[Scripts that build objects]
++++++

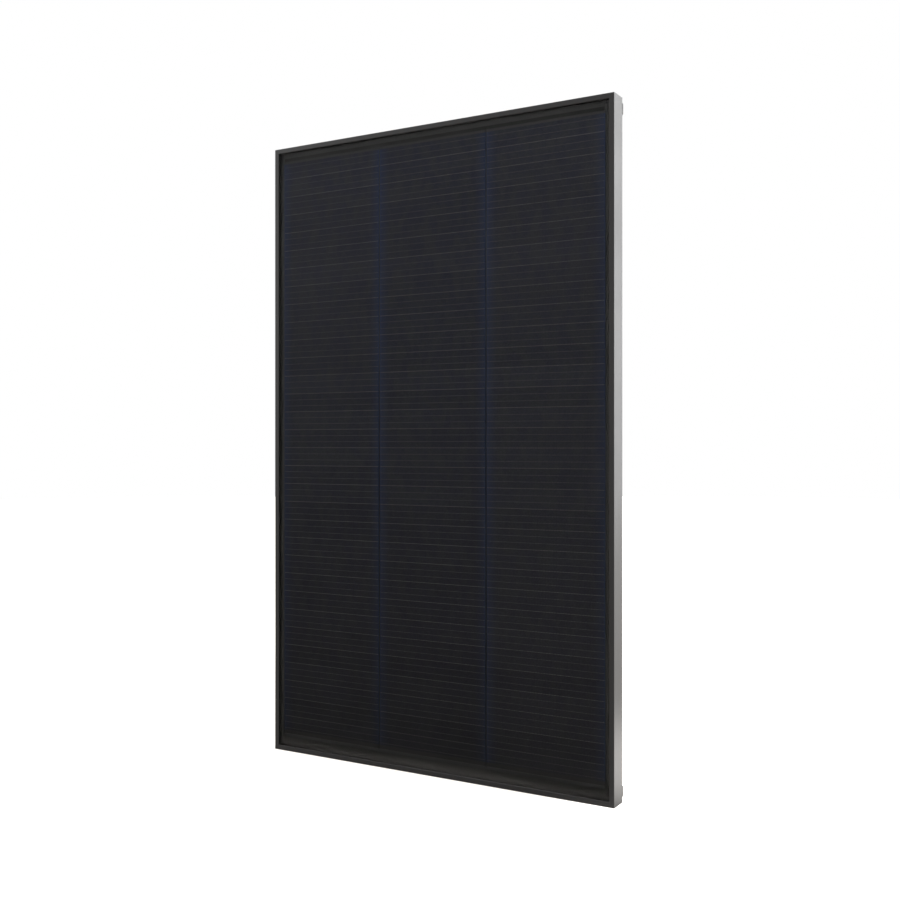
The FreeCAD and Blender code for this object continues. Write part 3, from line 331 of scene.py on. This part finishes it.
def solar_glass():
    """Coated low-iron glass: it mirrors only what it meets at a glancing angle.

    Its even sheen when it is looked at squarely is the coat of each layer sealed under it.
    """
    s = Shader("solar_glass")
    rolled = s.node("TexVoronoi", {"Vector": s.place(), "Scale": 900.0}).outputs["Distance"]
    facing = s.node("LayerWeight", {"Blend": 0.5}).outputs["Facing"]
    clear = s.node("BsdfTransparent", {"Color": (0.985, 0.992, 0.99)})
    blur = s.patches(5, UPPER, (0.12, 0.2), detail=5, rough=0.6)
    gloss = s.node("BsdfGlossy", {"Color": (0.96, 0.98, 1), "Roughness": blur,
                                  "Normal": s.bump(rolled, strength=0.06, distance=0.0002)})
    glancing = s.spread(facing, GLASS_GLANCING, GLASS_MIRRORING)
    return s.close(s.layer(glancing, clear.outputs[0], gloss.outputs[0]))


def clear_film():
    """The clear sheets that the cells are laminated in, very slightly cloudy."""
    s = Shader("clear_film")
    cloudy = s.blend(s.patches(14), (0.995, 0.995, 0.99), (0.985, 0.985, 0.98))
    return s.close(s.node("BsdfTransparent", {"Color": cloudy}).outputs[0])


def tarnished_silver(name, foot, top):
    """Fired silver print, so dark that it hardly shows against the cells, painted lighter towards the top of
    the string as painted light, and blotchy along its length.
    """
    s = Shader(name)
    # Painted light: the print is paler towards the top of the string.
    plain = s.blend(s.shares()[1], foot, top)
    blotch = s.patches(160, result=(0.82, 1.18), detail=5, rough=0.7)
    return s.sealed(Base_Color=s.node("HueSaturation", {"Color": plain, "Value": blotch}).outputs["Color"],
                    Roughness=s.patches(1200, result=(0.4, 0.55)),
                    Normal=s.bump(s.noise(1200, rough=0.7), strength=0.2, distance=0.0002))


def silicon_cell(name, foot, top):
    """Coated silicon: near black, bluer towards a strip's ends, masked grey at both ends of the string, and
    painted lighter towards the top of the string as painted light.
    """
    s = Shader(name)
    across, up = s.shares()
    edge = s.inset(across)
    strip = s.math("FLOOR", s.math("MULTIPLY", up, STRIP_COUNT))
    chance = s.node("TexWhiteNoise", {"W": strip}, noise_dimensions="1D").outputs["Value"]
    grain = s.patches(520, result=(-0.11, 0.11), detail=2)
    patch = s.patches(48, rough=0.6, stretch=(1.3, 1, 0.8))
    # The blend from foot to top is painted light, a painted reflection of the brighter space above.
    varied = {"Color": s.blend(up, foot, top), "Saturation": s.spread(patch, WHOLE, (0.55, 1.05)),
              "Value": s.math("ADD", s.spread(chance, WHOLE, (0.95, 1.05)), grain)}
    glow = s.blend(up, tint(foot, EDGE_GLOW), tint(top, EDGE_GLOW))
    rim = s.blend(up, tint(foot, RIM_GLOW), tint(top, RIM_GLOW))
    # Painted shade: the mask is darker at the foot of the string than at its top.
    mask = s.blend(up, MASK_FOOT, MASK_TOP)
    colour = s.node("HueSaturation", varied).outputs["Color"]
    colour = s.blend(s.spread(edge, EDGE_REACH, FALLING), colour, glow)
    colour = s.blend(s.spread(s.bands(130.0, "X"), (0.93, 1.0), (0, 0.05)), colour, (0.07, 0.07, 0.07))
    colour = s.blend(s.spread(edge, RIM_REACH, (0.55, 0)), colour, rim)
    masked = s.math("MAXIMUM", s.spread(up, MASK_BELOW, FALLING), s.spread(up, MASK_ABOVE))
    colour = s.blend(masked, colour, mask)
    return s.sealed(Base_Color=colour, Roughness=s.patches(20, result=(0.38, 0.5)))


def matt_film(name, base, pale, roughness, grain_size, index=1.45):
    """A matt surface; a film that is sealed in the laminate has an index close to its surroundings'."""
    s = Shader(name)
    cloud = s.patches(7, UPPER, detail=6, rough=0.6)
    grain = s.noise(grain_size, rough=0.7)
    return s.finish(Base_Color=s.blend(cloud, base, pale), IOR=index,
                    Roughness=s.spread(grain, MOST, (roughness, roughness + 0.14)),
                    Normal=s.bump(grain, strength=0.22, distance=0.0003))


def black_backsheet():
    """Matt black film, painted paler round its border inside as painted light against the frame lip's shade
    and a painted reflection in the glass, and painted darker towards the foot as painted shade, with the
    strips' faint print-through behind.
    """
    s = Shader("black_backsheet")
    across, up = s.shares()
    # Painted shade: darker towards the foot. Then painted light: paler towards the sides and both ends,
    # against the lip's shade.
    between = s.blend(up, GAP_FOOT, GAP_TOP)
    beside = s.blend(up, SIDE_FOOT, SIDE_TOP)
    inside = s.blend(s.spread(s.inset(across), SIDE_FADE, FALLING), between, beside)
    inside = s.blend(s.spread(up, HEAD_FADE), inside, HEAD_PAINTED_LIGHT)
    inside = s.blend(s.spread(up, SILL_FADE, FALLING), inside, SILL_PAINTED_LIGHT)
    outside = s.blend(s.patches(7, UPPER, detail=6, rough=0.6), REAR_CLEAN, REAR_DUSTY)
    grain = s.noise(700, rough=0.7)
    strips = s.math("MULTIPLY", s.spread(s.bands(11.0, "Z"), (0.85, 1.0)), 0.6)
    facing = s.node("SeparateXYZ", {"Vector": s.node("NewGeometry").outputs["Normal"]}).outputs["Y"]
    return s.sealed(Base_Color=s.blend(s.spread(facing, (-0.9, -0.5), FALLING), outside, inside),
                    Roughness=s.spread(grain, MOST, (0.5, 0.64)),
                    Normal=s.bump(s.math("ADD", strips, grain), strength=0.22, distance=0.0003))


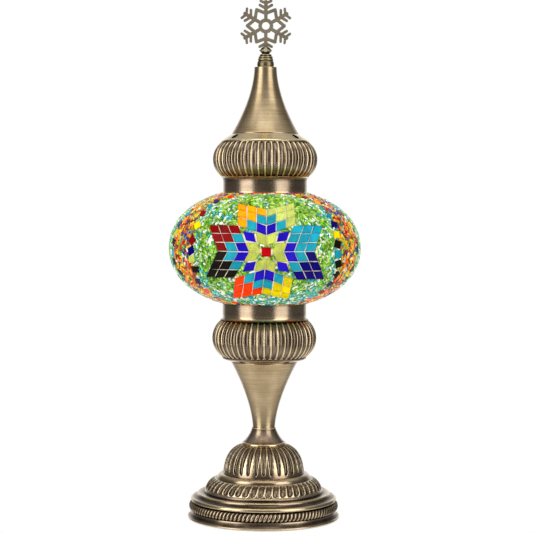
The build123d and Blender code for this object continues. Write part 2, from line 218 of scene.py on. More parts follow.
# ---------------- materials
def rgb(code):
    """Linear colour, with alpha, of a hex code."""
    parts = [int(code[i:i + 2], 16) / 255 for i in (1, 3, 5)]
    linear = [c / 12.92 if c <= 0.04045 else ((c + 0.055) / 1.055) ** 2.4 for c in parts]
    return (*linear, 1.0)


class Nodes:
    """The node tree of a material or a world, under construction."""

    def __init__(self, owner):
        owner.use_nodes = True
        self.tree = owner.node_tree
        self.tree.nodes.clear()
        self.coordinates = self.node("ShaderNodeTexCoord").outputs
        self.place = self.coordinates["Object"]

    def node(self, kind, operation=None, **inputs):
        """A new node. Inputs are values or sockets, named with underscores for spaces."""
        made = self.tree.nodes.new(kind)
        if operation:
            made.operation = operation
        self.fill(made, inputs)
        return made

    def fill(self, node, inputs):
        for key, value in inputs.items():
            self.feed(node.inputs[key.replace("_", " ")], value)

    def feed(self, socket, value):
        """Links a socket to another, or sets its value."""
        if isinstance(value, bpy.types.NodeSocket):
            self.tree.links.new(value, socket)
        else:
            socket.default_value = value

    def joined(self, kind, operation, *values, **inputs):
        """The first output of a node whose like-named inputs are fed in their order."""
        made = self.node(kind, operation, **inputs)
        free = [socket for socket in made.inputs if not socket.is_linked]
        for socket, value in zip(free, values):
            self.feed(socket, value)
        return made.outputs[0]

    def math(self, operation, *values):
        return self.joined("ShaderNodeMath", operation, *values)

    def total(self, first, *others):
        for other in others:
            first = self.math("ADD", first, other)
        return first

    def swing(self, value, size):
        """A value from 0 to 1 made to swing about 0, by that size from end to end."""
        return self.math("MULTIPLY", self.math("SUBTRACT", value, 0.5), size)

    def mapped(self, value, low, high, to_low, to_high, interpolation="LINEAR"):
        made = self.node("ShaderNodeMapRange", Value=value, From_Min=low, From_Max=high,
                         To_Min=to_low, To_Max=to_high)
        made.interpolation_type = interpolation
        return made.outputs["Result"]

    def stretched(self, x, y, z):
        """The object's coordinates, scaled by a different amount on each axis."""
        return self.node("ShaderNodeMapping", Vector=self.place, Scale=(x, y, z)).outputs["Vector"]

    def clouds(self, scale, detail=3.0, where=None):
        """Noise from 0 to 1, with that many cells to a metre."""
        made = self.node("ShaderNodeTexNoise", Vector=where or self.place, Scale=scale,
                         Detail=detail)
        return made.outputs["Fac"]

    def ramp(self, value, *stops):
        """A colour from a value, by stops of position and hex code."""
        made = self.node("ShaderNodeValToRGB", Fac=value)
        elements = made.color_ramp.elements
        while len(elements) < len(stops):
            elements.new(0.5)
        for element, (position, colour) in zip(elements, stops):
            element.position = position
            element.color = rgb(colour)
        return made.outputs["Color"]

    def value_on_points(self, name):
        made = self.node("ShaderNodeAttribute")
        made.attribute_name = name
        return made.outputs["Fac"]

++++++

**What you are asked to do**. Go through the material above and output exactly the lines from the one containing "The build123d and" through the one containing "return first".

**Result of this task**.
The build123d and Blender code for this object continues. Write part 2, from line 218 of scene.py on. More parts follow.
# ---------------- materials
def rgb(code):
    """Linear colour, with alpha, of a hex code."""
    parts = [int(code[i:i + 2], 16) / 255 for i in (1, 3, 5)]
    linear = [c / 12.92 if c <= 0.04045 else ((c + 0.055) / 1.055) ** 2.4 for c in parts]
    return (*linear, 1.0)


class Nodes:
    """The node tree of a material or a world, under construction."""

    def __init__(self, owner):
        owner.use_nodes = True
        self.tree = owner.node_tree
        self.tree.nodes.clear()
        self.coordinates = self.node("ShaderNodeTexCoord").outputs
        self.place = self.coordinates["Object"]

    def node(self, kind, operation=None, **inputs):
        """A new node. Inputs are values or sockets, named with underscores for spaces."""
        made = self.tree.nodes.new(kind)
        if operation:
            made.operation = operation
        self.fill(made, inputs)
        return made

    def fill(self, node, inputs):
        for key, value in inputs.items():
            self.feed(node.inputs[key.replace("_", " ")], value)

    def feed(self, socket, value):
        """Links a socket to another, or sets its value."""
        if isinstance(value, bpy.types.NodeSocket):
            self.tree.links.new(value, socket)
        else:
            socket.default_value = value

    def joined(self, kind, operation, *values, **inputs):
        """The first output of a node whose like-named inputs are fed in their order."""
        made = self.node(kind, operation, **inputs)
        free = [socket for socket in made.inputs if not socket.is_linked]
        for socket, value in zip(free, values):
            self.feed(socket, value)
        return made.outputs[0]

    def math(self, operation, *values):
        return self.joined("ShaderNodeMath", operation, *values)

    def total(self, first, *others):
        for other in others:
            first = self.math("ADD", first, other)
        return first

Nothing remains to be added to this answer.